En effet, autant à la première que ce soir, son Pinkerton a été salué de manière pour le moins houleuse. Et incompréhensible ! Certes le personnage n’est pas très reluisant, tout comme un grand nombre d’autres dans l’art lyrique (Scarpia, Valentin, Germont père, etc.), mais normalement c’est l’interprète qui est « sanctionné » et non le personnage. Certes encore, le ténor américain n’est pas un comédien né, mais tout de même, d’autres beaucoup moins probes lyriquement parlant, et je ne cite aucun nom…, ont connu de véritables triomphes in loco. Certes enfin, la voix de cet artiste ne convient peut-être pas tout à fait en termes de projection et de densité de timbre avec ce lieu si particulier et demeure ainsi un rien confidentielle. D’autres s’y sont cassés le nez, comme par exemple Placido Domingo en 1978 dans Samson et Dalila.

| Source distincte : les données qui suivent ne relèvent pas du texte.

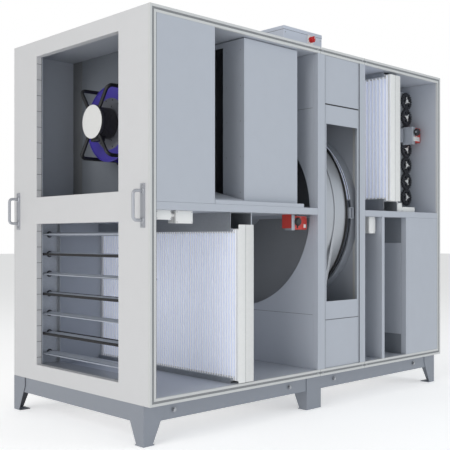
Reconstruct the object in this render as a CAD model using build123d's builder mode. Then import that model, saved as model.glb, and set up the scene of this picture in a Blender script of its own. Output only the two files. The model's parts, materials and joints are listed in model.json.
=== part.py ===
from build123d import *
import os
from math import acos, atan2, cos, hypot, pi, sin

# A heat recovery unit: a double-deck air handling cabinet with a rotary heat wheel.
# Air runs from left to right on one deck and back on the other, through the wheel in the middle.
# Everything is drawn in millimetres from the casing's front lower left corner:
# x runs along the casing, y runs from the service side to the back, and z runs up from its floor.
# save() shifts each piece so that the origin lies on the ground under the middle of the whole unit.

# ---- casing ----
casing_length = 2280.0
casing_depth = 1130.0
casing_height = 1700.0
wall = 34.0                 # thickness of every insulated panel
skin = 1.0                  # sheet steel on both sides of the insulation
core_gap = 0.3              # between the insulation and its skins
seam = 0.4                  # between neighbouring panels
left_module = 1120.0        # length of the left module
rotor_module = 380.0        # length of the heat wheel's module
frame_depth = 12.0          # how deep the front profile stands before the panels
groove_width = 10.0         # door seal groove in the middle of the front profile
groove_depth = 5.0
seal_height = 4.0
service_depth = 35.0        # how far most inner pieces stand behind the front
sheet = 2.0                 # folded sheet steel of the inner pieces
play = 0.3                  # clearance between fixed pieces that seat on one another

# ---- duct openings in both ends ----
duct_width = 686.0
duct_height = 705.0
liner_depth = 6.0
liner_thick = 2.0
liner_pitch = 79.0
liner_slots = 8

# ---- end handles ----
handle_reach = 60.0
handle_bar = 14.0
handle_legs = 125.0         # height between the two legs
handle_inset = 47.0         # from the front and from the back
handle_plate_width = 30.0
handle_plate_height = 188.0
handle_plate = 4.0

# ---- base ----
base_height = 175.0
rail_height = 77.0
rail_width = 60.0
rail_gauge = 3.0
base_setback = 44.0         # the base stands behind the casing's front by this
foot_top = 108.0
foot_tip = 49.0
foot_gauge = 4.0
foot_flange = 60.0          # floor plate of a foot
anchor_radius = 7.0
anchor_inset = 38.0         # from the outer corner of a foot
middle_foot_width = 114.0

# ---- fans ----
fan_wall_x = 340.0          # distance of the fan wall from its end of the casing
cone_throat = 118.0
cone_mouth = 160.0
cone_gauge = 2.0
cone_depth = 48.0
cone_flange = 26.0          # how far the cone's flange reaches past its mouth
impeller_radius = 185.0
impeller_width = 92.0
impeller_lip = 8.0          # how far the impeller's ring reaches over the cone's throat
ring_gap = 14.0             # radial, between the throat and the ring
blade_count = 7
blade_gauge = 3.0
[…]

Malin, le chanteur espagnol n’est jamais plus revenu. Il refait aujourd’hui une apparition dans Traviata mais dans la tessiture de baryton… Alors ? Mystère. La suite de la distribution n’appelle pas de remarques particulières. Marc Barrard est un émouvant Consul, Marie-Nicole Lemieux compose une maternelle Suzuki, presque trop en voix (!) dans le trio du dernier acte et Carlo Bosi est un épatant Goro.

Vue générale du Théâtre antique lors d’une représentation.
Un lieu décidément magique

– Crédit photo Philippe Gromelle –

La production est conforme à ce que l’on attend d’une scène de répertoire, classique et agréable à regarder, japonisante à souhait avec lampions, ombrelles et kimonos à foison. La mise en scène, signée Nadine Duffaut, réserve quelques moments d’une grande intensité, autant dans la relation entre Butterfly et Suzuki que dans le portrait scénique du rôle-titre. L’Orchestre philharmonique de Radio France et les chœurs des Opéras d’Avignon, Nice et Toulon, étaient dirigés par Mikko Franck.

La programmation 2017, vu les récents changements dans le management de cette manifestation, n’est pas encore annoncée. Rendez-vous sur ce point normalement fin août.